As a Right Winger I try my hardest to check myself. I never like thinking that I am right when I am clearly wrong. I go out of my way to admit that I am wrong when proven wrong. I go so far as to let people know that I am open for being proven wrong.

I just went to Eastern Michigan University which is much more than 90% Left Wing. In all honesty, no matter which left wing college student or professor I talk to on any subject, I have yet to find a single left wing individual ever tell me that, "hey, I guess I'm wrong about that. Thanks for letting me realize it."

And yet I can count dozens of cases in which I openly admit to being wrong to a left winger. I don't know whether I am Unique or not. I feel though that it is my Right Wing Conservatism that guides me into analyzing whether I am right or wrong on everything I discuss with people.
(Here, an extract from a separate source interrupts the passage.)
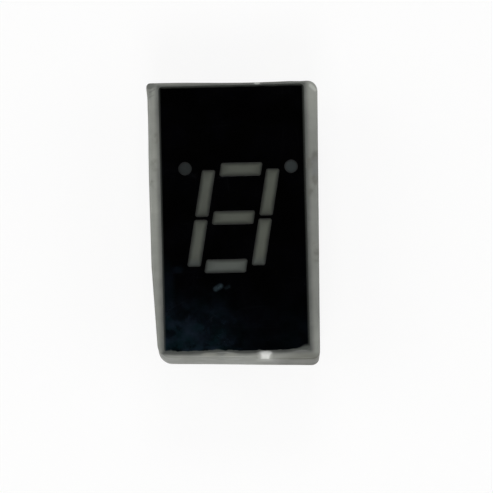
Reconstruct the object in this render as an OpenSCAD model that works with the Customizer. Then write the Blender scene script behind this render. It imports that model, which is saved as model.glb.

I wish I could meet a single Left Winger who could admit they were wrong on occasion.

Blimey

I bet you secretly also still believe in slavery and probably don't even like Abraham Lincoln. It's hard to fathom out how people's brain patterns can function like this.

Steve

Still love USA and most of its people as there are also similar tossers here in Britain as well.

When ever a few pundits, right or left, say something foolish, like "the Rosenbergs were innocent" or "Nixon was't that bad", there are always many equally foolish people who use that to claim how the entire left or entire right are wackos who hate this country and can't admit their wrong. Just because some bleeding heart socialist said something idiotic, it doesn't make the "left" wrong. The left aren't the vocal fools, they are about a third of the U.S. and the majority are average, not commie-pinkos and can admit when provrn wrong. I think people tend to treat all leftists as tree-hugging communists to avoid having to take their numerous good points seriously.